>> start Task material

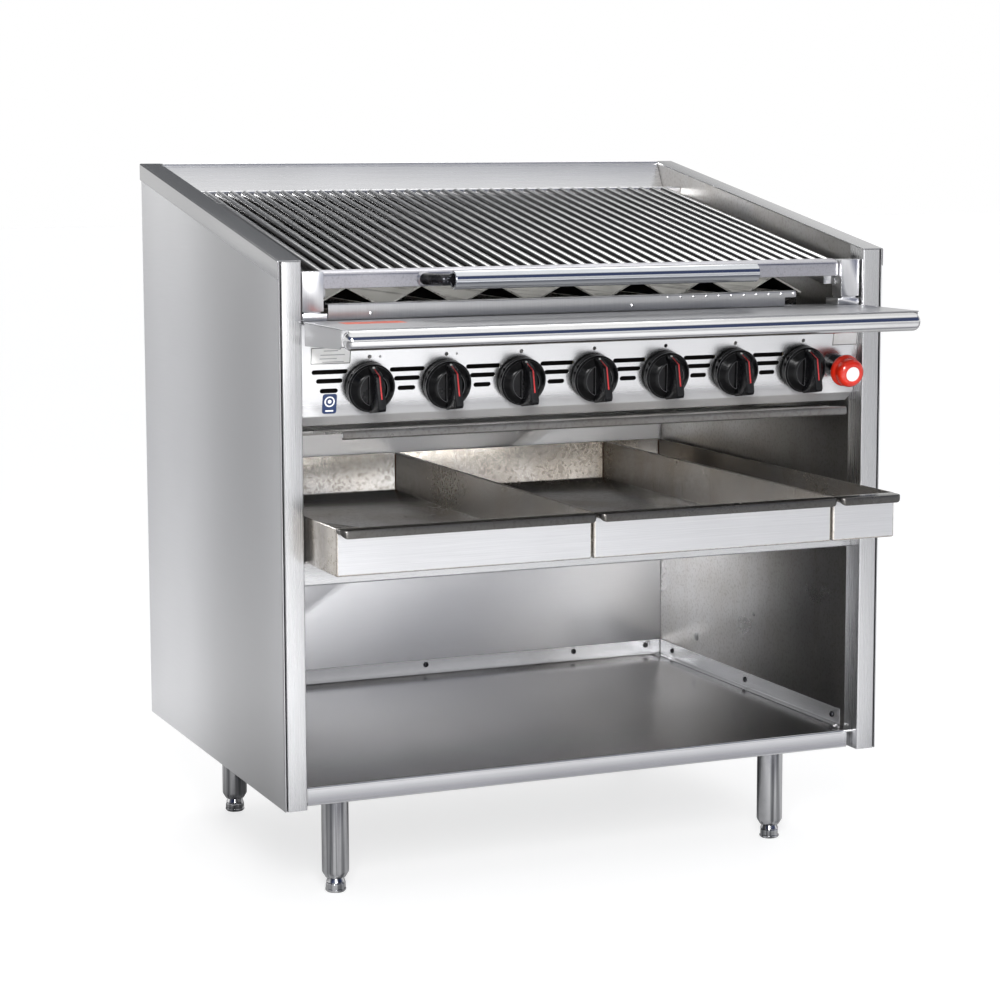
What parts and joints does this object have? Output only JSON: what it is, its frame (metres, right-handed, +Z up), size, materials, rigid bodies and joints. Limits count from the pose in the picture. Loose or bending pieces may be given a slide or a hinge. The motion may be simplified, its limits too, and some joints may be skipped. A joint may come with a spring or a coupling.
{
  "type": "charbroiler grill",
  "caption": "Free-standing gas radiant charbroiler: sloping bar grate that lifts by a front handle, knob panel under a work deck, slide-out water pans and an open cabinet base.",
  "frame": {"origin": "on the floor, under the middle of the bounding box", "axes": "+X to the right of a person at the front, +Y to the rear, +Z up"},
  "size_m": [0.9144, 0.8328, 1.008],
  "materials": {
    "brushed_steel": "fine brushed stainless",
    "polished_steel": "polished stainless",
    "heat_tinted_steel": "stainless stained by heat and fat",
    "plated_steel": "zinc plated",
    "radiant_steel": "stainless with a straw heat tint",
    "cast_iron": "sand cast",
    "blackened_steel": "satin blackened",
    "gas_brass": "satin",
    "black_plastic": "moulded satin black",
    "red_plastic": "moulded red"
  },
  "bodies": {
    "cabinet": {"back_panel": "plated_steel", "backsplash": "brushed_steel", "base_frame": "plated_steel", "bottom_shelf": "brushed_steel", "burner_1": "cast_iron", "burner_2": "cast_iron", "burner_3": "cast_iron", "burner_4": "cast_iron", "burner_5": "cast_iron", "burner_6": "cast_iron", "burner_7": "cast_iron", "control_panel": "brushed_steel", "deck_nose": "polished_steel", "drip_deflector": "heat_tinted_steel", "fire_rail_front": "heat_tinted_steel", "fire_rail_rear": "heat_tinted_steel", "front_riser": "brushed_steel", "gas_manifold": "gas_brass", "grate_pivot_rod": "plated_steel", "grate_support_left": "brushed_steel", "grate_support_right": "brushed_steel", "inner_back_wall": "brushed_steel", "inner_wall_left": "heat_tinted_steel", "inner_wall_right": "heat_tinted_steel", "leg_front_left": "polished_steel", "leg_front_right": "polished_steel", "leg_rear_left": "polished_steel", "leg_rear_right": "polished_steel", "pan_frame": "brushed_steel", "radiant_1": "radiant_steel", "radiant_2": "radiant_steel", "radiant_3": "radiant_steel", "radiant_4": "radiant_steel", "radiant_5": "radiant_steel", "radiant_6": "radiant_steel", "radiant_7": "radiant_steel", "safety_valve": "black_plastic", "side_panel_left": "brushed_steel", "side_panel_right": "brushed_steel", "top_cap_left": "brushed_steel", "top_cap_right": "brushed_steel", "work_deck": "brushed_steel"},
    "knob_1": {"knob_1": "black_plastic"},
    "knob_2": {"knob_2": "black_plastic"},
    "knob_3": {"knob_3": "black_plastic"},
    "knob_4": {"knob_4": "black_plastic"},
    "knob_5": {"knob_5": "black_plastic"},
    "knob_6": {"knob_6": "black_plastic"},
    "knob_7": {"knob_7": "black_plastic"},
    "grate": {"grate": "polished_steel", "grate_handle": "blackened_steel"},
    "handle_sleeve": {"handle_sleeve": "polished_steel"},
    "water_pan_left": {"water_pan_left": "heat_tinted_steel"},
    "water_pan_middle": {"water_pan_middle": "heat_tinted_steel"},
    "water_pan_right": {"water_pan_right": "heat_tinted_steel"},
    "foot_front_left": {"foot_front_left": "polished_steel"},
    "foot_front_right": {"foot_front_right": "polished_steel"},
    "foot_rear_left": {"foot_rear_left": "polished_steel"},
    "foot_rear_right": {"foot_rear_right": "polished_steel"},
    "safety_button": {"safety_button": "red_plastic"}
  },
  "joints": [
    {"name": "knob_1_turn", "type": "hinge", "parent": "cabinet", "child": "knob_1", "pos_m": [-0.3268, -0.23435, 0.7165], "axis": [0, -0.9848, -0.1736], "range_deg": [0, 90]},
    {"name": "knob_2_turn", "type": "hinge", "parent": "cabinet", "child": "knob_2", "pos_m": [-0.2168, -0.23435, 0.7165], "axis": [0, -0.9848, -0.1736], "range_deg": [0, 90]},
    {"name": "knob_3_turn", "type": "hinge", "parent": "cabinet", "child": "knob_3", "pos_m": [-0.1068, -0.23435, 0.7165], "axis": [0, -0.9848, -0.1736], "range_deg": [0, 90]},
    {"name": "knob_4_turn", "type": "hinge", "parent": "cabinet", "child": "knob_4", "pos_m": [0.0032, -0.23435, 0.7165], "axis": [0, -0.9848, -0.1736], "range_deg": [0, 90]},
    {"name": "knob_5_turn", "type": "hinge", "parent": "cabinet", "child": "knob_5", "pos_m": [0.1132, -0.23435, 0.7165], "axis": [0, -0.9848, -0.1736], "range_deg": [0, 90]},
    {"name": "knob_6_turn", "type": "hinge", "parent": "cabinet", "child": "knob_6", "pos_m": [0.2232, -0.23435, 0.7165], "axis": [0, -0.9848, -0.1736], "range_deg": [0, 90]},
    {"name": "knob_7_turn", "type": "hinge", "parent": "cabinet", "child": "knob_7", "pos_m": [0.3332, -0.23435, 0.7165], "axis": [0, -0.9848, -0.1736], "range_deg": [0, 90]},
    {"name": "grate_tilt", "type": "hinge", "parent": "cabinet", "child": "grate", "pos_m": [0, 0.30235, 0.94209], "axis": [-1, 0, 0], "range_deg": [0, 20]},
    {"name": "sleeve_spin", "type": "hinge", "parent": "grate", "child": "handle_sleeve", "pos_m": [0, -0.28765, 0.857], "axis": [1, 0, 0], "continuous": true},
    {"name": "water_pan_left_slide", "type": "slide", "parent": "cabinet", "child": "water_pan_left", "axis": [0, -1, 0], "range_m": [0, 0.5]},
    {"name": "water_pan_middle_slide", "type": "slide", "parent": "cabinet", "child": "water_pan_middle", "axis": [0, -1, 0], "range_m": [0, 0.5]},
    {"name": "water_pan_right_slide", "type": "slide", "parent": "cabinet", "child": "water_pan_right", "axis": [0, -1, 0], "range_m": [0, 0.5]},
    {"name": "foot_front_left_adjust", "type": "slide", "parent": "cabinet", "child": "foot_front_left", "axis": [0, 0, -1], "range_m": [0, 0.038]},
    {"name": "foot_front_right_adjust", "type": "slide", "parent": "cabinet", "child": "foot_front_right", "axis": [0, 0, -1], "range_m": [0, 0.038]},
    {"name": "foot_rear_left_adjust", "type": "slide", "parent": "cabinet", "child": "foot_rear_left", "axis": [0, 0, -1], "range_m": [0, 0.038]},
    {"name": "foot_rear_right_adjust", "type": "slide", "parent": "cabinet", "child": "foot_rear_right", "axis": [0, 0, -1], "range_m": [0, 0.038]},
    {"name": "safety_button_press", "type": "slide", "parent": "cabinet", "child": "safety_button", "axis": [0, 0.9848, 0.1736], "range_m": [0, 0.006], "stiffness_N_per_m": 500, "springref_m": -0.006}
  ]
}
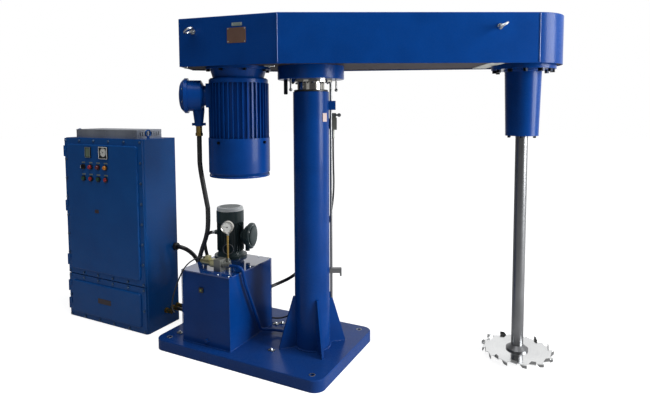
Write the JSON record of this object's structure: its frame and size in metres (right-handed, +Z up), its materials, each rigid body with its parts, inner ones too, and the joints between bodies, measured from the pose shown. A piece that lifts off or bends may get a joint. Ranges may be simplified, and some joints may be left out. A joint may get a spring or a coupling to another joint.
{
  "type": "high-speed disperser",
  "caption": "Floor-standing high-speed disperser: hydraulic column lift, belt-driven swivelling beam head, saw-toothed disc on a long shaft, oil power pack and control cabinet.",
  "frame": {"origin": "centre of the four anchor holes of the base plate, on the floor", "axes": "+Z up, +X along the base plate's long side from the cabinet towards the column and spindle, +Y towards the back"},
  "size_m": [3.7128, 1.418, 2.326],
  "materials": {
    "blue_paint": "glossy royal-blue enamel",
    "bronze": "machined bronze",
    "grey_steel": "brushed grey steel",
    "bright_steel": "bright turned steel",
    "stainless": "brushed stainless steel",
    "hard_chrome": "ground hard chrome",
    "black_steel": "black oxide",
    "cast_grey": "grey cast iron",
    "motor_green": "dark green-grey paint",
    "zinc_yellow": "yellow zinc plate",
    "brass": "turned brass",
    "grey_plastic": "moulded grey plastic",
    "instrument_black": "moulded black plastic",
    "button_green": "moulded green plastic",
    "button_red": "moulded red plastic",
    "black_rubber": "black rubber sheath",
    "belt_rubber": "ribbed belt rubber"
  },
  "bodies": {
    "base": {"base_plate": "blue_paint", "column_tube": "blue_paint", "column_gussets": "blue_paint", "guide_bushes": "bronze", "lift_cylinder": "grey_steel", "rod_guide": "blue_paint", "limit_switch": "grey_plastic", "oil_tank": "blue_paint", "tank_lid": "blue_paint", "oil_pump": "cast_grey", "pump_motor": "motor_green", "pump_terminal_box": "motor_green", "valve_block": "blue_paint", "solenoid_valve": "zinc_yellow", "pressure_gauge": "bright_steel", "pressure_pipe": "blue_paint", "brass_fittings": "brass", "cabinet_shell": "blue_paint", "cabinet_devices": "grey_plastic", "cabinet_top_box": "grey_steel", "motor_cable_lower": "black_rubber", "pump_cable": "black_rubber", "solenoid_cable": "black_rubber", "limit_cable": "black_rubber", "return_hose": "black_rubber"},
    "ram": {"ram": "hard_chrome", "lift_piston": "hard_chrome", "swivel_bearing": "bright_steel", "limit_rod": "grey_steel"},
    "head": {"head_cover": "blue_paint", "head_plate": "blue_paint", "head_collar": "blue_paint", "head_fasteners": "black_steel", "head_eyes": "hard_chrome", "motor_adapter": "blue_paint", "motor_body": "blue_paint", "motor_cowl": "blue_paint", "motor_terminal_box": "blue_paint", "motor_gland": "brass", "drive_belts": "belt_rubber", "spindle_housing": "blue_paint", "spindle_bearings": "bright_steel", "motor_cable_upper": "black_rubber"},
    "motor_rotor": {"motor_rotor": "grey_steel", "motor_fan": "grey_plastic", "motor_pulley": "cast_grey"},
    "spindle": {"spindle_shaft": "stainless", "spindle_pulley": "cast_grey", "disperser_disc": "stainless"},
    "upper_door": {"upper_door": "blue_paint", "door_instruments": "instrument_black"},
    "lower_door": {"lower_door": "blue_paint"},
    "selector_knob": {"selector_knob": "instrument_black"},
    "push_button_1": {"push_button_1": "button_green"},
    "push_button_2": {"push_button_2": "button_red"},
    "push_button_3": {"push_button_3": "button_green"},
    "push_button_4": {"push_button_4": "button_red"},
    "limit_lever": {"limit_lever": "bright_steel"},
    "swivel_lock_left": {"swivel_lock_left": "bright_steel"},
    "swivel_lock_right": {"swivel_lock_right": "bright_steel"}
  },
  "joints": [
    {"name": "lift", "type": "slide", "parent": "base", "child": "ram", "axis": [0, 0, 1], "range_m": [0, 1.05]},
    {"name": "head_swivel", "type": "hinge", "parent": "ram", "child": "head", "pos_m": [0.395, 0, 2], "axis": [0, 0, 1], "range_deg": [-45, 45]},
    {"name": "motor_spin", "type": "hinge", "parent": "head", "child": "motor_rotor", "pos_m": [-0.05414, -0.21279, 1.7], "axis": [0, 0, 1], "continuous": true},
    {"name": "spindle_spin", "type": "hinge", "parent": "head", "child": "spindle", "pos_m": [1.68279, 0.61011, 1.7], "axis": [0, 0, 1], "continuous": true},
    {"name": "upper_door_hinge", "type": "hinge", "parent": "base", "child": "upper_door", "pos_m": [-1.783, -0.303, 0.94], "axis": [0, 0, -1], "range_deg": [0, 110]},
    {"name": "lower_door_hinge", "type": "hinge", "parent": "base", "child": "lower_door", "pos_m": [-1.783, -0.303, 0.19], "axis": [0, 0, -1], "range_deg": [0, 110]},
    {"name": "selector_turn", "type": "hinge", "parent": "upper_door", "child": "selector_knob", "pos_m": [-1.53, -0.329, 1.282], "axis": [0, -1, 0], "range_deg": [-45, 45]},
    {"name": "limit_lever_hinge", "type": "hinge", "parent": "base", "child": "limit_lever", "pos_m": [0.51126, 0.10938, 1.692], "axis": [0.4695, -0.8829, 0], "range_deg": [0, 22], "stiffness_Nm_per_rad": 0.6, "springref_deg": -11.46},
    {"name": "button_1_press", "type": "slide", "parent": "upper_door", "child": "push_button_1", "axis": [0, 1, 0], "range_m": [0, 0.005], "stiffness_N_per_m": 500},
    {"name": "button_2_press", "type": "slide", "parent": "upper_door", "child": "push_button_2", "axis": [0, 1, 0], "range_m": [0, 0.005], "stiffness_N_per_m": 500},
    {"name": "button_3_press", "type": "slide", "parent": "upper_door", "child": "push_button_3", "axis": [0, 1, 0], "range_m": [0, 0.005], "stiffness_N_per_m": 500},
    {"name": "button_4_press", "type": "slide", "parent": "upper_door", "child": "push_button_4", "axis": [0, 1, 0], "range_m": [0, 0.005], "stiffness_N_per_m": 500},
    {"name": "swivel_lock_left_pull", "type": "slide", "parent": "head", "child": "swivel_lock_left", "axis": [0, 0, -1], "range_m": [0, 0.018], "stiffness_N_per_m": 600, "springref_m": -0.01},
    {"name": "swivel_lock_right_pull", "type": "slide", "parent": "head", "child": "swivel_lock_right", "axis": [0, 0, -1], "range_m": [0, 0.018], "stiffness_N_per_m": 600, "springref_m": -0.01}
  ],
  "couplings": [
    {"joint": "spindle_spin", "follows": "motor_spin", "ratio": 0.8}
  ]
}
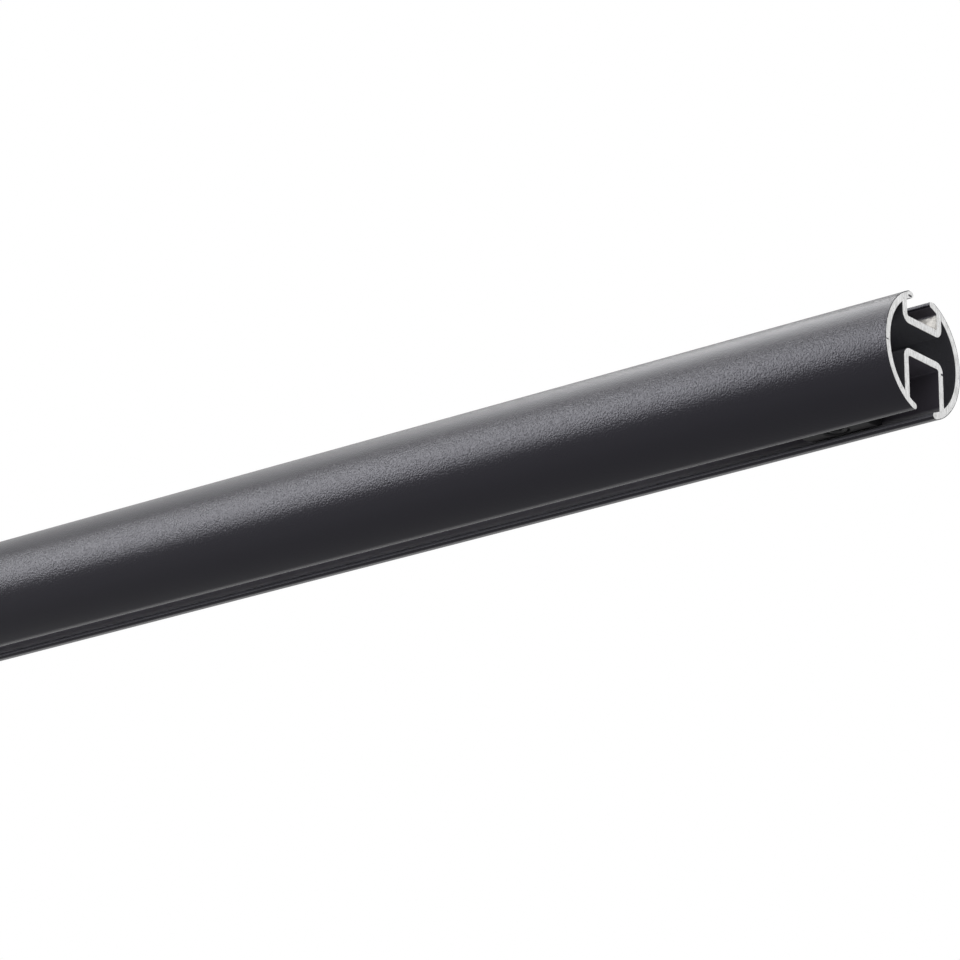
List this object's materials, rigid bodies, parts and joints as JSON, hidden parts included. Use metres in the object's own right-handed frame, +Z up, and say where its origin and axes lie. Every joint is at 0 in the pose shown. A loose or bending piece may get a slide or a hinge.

>> end Task material

**Short problem**
Go through the preceding material and copy each line that has the word "shown".

**The result**
Write the JSON record of this object's structure: its frame and size in metres (right-handed, +Z up), its materials, each rigid body with its parts, inner ones too, and the joints between bodies, measured from the pose shown. A piece that lifts off or bends may get a joint. Ranges may be simplified, and some joints may be left out. A joint may get a spring or a coupling to another joint.
List this object's materials, rigid bodies, parts and joints as JSON, hidden parts included. Use metres in the object's own right-handed frame, +Z up, and say where its origin and axes lie. Every joint is at 0 in the pose shown. A loose or bending piece may get a slide or a hinge.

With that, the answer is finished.